━━━ DATASET SECTION
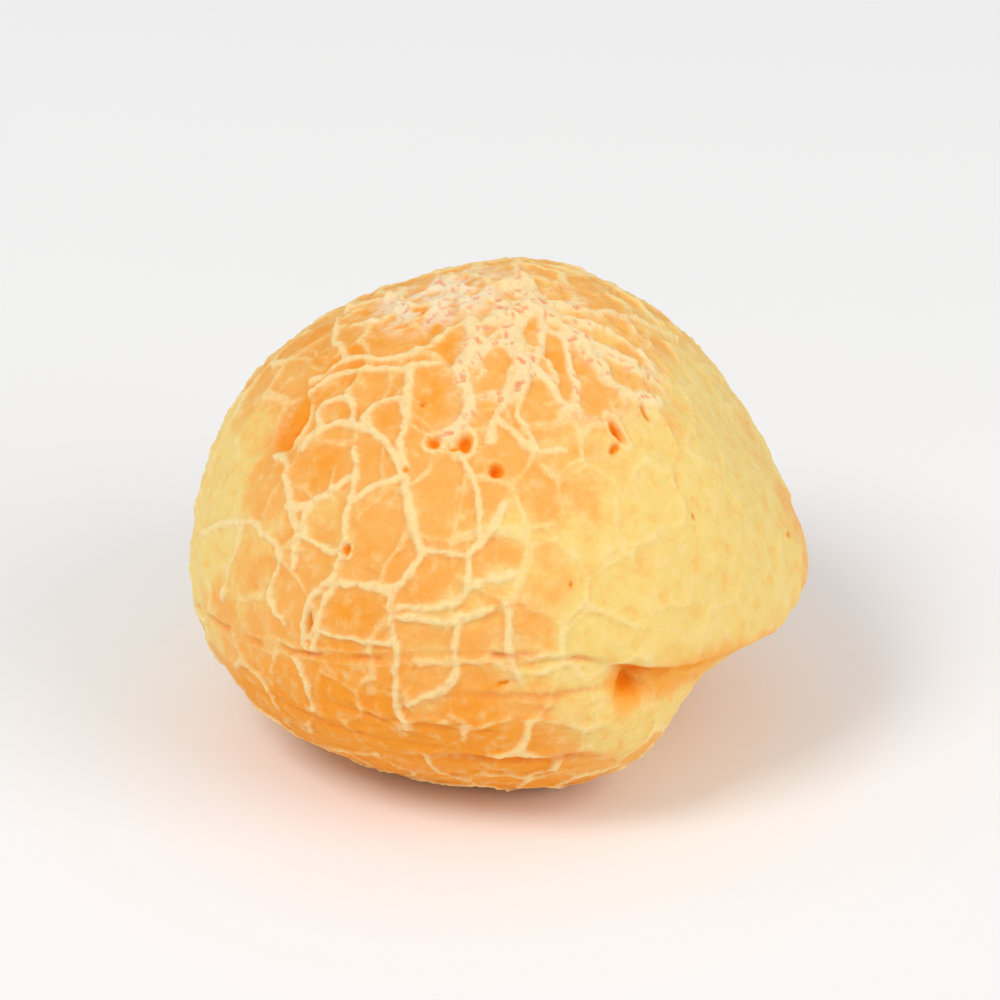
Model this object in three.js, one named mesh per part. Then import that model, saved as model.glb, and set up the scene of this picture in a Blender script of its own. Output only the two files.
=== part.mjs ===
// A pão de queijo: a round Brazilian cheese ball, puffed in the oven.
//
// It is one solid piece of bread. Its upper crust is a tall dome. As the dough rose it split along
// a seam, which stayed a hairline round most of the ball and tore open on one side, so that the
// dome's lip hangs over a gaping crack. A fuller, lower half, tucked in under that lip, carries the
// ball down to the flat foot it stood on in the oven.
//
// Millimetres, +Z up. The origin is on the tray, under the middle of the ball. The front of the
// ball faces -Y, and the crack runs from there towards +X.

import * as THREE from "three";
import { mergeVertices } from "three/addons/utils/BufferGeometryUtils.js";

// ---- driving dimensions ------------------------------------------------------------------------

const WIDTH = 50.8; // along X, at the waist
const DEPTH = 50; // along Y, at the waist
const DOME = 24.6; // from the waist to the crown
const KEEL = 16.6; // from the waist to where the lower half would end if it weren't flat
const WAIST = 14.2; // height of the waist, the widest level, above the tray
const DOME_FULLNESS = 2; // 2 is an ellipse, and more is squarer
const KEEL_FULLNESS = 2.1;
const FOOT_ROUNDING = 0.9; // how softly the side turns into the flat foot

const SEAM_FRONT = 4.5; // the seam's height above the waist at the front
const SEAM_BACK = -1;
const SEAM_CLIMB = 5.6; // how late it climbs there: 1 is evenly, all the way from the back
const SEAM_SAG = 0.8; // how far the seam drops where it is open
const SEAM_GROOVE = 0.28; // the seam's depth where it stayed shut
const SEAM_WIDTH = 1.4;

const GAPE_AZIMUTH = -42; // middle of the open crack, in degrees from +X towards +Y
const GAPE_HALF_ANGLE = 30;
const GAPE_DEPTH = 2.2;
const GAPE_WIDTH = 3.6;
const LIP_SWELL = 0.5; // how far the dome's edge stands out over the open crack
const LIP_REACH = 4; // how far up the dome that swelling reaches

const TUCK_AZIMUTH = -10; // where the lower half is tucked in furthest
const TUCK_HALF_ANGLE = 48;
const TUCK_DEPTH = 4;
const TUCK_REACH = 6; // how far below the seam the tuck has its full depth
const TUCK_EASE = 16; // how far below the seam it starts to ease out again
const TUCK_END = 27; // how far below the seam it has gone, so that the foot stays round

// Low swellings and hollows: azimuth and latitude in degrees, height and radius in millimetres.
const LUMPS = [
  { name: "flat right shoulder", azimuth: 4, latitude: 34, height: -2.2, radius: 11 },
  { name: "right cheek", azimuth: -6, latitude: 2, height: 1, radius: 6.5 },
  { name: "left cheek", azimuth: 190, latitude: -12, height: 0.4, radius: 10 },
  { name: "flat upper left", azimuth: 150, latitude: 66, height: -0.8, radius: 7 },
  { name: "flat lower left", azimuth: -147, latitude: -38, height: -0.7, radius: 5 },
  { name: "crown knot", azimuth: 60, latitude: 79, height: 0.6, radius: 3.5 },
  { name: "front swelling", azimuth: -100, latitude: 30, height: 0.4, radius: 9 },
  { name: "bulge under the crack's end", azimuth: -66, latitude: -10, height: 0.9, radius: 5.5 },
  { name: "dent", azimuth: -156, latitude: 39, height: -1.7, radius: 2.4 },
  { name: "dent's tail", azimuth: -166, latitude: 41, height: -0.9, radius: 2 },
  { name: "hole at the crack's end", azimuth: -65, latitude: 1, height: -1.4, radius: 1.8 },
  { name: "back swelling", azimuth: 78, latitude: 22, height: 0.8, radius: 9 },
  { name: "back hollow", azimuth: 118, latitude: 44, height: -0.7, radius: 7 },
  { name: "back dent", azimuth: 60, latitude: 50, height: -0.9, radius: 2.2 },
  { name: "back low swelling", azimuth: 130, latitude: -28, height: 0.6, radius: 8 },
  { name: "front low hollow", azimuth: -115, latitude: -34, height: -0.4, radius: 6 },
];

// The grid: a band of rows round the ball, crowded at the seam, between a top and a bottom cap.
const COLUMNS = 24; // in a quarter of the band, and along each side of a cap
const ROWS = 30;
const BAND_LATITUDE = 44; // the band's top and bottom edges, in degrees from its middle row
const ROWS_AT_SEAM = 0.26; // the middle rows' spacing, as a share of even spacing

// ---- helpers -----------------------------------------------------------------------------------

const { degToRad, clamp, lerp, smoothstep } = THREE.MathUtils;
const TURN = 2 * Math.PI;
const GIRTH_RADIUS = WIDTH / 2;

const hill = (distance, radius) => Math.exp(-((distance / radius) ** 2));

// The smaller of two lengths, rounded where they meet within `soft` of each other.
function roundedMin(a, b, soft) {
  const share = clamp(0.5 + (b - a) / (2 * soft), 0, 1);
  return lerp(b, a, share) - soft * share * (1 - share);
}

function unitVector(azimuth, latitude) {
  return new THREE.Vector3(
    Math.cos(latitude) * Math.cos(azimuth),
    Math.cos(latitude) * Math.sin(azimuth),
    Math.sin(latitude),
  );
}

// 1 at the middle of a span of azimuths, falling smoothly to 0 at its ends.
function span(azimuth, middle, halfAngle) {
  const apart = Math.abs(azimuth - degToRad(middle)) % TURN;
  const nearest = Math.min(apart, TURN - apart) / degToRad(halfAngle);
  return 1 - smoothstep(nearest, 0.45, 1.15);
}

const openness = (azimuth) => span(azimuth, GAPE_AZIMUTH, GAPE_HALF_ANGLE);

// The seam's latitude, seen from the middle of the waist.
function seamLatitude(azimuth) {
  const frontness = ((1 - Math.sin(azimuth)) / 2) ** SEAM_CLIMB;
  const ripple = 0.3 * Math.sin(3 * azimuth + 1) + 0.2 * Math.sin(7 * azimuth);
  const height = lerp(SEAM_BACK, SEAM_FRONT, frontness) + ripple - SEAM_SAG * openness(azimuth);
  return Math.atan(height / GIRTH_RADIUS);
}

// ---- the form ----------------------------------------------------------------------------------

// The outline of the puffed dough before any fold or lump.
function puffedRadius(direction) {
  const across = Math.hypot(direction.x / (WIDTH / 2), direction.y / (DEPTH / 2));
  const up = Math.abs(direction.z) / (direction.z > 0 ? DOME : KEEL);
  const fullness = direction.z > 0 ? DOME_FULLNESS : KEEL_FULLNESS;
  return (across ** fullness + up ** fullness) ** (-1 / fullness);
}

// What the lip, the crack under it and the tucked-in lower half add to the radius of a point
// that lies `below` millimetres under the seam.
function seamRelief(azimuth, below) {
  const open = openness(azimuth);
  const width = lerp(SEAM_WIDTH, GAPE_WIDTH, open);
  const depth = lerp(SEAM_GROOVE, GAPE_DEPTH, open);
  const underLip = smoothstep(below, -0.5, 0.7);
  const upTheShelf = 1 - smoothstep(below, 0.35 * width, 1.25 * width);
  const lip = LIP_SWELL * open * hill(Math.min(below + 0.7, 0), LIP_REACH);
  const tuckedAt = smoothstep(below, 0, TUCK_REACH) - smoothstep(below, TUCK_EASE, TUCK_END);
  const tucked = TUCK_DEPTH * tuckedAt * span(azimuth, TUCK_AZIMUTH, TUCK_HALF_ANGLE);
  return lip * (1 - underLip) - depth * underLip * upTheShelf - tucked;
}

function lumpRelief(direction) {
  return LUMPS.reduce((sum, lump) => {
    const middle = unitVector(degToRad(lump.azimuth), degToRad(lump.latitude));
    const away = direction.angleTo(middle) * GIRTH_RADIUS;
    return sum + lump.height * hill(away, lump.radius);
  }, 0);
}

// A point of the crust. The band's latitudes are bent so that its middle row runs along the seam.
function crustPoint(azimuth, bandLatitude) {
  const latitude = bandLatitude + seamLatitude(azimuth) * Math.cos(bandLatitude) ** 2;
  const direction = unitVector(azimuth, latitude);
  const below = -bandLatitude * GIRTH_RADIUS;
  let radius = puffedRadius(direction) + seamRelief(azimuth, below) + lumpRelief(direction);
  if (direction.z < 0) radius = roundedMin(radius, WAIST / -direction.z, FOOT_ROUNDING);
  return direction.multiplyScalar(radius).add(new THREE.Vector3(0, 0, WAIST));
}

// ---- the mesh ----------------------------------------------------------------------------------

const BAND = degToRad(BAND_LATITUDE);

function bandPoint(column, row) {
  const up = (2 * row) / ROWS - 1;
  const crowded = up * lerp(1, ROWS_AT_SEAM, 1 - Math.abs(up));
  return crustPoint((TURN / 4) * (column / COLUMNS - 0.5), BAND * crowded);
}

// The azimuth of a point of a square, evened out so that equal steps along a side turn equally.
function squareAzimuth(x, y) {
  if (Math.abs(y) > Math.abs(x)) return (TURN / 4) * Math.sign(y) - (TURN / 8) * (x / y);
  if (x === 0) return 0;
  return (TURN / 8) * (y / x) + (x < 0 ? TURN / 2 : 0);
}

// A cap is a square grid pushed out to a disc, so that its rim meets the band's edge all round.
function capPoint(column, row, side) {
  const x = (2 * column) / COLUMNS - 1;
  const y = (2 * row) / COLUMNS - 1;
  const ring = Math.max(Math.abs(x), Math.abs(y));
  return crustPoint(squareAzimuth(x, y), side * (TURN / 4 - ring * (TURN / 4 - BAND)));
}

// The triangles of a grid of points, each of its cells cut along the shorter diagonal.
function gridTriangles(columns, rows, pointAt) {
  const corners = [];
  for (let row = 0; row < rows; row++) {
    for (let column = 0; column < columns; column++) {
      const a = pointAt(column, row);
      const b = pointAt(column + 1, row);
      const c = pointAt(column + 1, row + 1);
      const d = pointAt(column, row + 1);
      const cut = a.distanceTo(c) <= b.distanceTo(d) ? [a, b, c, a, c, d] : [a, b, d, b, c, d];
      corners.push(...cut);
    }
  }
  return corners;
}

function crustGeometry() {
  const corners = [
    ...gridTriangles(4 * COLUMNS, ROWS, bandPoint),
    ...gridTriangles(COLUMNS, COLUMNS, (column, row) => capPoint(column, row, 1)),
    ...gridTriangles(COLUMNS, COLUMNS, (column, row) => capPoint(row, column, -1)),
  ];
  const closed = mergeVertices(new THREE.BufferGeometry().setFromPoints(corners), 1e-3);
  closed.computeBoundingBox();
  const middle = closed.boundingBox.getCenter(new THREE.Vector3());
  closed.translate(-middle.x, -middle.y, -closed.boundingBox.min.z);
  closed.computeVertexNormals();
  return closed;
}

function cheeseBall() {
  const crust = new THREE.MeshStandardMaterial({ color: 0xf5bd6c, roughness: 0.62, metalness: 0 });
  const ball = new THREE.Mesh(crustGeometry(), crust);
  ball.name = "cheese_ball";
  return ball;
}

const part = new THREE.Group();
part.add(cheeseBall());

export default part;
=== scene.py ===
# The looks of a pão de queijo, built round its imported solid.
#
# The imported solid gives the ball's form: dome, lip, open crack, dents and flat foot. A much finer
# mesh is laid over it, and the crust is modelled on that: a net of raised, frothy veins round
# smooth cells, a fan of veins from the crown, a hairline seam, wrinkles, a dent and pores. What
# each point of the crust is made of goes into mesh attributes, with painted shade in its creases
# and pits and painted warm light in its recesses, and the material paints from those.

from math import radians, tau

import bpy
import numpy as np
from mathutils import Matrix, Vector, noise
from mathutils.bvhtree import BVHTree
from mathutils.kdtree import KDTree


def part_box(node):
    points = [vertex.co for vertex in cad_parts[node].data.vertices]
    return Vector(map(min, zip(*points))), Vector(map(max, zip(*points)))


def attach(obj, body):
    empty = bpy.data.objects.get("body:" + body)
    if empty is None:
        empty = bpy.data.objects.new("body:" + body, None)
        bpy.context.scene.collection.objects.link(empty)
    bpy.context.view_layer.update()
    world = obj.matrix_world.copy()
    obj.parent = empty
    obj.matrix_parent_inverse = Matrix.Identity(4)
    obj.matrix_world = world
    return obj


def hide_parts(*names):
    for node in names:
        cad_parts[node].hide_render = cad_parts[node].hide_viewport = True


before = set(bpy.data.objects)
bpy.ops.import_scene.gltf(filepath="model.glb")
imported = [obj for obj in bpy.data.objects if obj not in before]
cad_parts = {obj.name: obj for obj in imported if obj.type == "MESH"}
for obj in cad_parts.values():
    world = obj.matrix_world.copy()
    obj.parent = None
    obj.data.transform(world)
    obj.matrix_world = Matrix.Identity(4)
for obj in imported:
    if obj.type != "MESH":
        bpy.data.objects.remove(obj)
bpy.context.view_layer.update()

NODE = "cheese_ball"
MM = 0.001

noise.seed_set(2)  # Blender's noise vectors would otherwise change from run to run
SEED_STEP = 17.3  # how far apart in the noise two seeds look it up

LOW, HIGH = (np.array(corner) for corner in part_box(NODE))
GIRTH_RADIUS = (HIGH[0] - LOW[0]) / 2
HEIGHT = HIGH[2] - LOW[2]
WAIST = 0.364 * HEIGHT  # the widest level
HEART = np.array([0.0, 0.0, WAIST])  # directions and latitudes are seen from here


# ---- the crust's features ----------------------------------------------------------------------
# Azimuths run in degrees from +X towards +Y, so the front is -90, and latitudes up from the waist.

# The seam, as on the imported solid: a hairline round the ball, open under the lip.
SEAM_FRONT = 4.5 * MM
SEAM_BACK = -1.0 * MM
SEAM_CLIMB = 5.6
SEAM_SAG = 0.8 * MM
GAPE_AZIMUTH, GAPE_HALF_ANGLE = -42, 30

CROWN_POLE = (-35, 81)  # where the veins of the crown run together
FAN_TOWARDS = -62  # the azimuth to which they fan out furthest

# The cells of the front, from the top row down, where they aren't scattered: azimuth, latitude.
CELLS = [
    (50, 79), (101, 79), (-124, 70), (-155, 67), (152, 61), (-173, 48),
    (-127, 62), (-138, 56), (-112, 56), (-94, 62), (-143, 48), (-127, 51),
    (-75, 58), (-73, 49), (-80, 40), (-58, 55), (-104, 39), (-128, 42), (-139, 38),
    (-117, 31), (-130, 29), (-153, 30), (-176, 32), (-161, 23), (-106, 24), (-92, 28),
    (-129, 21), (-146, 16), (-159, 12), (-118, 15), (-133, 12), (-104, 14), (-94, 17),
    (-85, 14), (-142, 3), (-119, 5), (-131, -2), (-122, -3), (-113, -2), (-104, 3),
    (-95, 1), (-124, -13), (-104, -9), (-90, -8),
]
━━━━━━
*INSTRUCTIONS FOR THE TASK*
Everything from the first line of the data through the line containing "const SEAM_WIDTH = 1.4;" should be echoed exactly. Add nothing.

*ANSWER TO THIS PROBLEM*
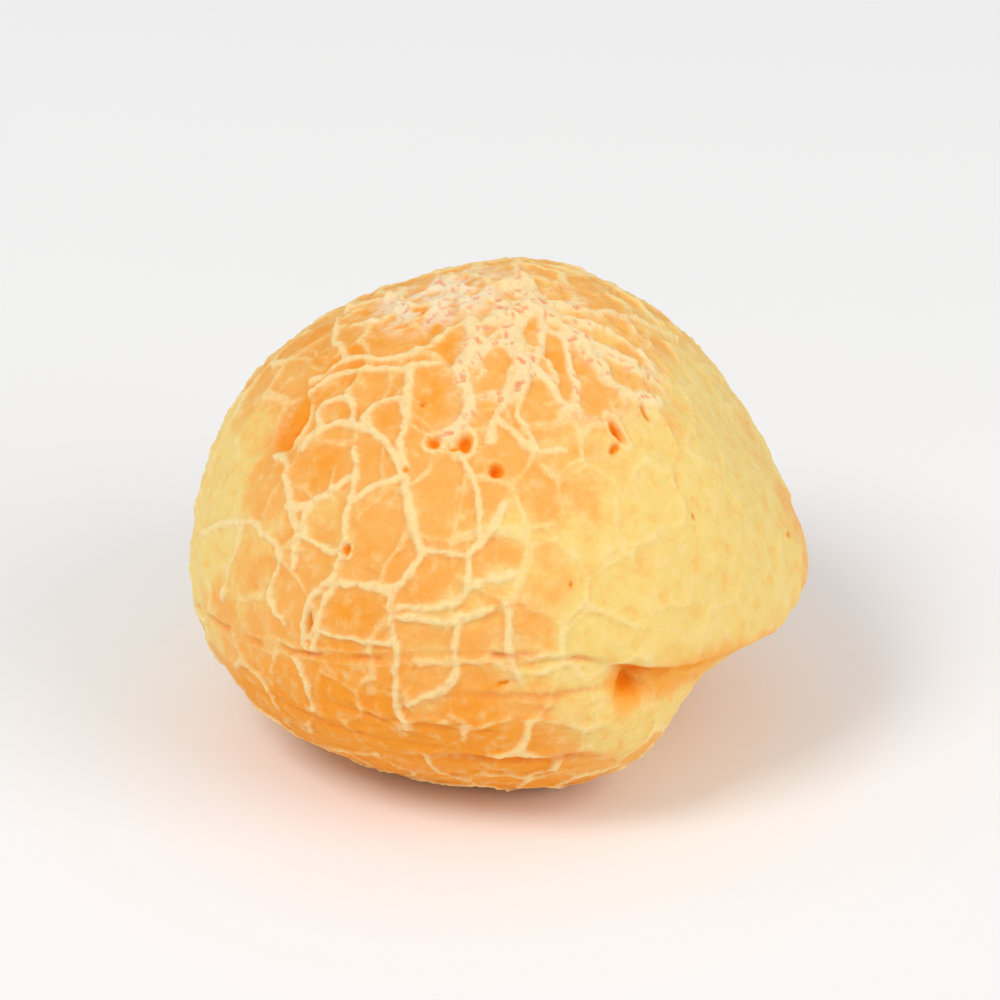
Model this object in three.js, one named mesh per part. Then import that model, saved as model.glb, and set up the scene of this picture in a Blender script of its own. Output only the two files.
=== part.mjs ===
// A pão de queijo: a round Brazilian cheese ball, puffed in the oven.
//
// It is one solid piece of bread. Its upper crust is a tall dome. As the dough rose it split along
// a seam, which stayed a hairline round most of the ball and tore open on one side, so that the
// dome's lip hangs over a gaping crack. A fuller, lower half, tucked in under that lip, carries the
// ball down to the flat foot it stood on in the oven.
//
// Millimetres, +Z up. The origin is on the tray, under the middle of the ball. The front of the
// ball faces -Y, and the crack runs from there towards +X.

import * as THREE from "three";
import { mergeVertices } from "three/addons/utils/BufferGeometryUtils.js";

// ---- driving dimensions ------------------------------------------------------------------------

const WIDTH = 50.8; // along X, at the waist
const DEPTH = 50; // along Y, at the waist
const DOME = 24.6; // from the waist to the crown
const KEEL = 16.6; // from the waist to where the lower half would end if it weren't flat
const WAIST = 14.2; // height of the waist, the widest level, above the tray
const DOME_FULLNESS = 2; // 2 is an ellipse, and more is squarer
const KEEL_FULLNESS = 2.1;
const FOOT_ROUNDING = 0.9; // how softly the side turns into the flat foot

const SEAM_FRONT = 4.5; // the seam's height above the waist at the front
const SEAM_BACK = -1;
const SEAM_CLIMB = 5.6; // how late it climbs there: 1 is evenly, all the way from the back
const SEAM_SAG = 0.8; // how far the seam drops where it is open
const SEAM_GROOVE = 0.28; // the seam's depth where it stayed shut
const SEAM_WIDTH = 1.4;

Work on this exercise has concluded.